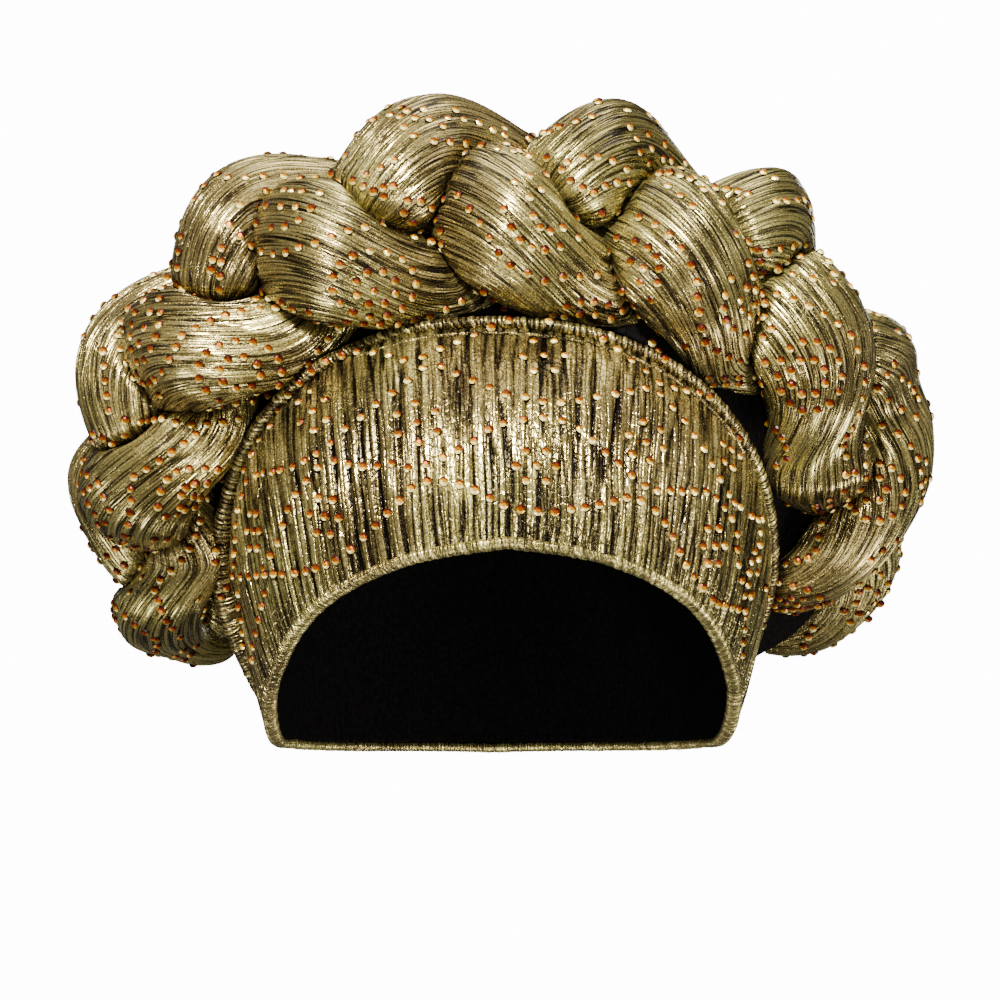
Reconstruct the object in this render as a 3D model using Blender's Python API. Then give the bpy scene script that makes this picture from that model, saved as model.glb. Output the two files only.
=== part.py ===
"""Braided turban hat: a fitted cap of pleated metallic cloth with a padded three-strand braid over it.

Metres, +Z up, the face side towards -Y. The origin is the head seat, the top of the inside of the cap.
"""

import math

import bpy
import numpy as np

# The cap's form, over its outer cloth: a rounded dome that narrows a little below its widest level.
HALF_WIDTH = 0.086
HALF_LENGTH = 0.101
CROWN_RISE = 0.088
WIDEST_Z = -0.085
FORM_POWER = 2.3
LOWER_TAPER = 3.1
TAPER_START = 0.012

# The layers, as depths below the outer cloth.
CLOTH_THICKNESS = 0.0015
LAYER_GAP = 0.0003
BASE_OUTER = CLOTH_THICKNESS + LAYER_GAP
BASE_INNER = 0.003

# The point behind the ears that all the panels fan out from, on the middle plane.
FAN_Y = 0.032
FAN_Z = -0.145
FAN_END = math.radians(88.5)
BAND_UNDER_ROLL = math.radians(0.8)
COVER_EDGE_LIFT = math.radians(84.0)

# How far over the head the band's upper edge and its roll lie: side angle, lift from the face in degrees.
ROLL_LIFT = (
    (-80, 56.5),
    (-60, 58.5),
    (-40, 58.5),
    (-20, 55.5),
    (0, 54.5),
    (20, 53.0),
    (40, 52.0),
    (60, 53.5),
    (80, 56.5),
)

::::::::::

GOAL | Look through the data above. Each line containing the word "that" needs to be copied.

RESPONSE FOR THIS EXERCISE |
Reconstruct the object in this render as a 3D model using Blender's Python API. Then give the bpy scene script that makes this picture from that model, saved as model.glb. Output the two files only.
# The cap's form, over its outer cloth: a rounded dome that narrows a little below its widest level.
# The point behind the ears that all the panels fan out from, on the middle plane.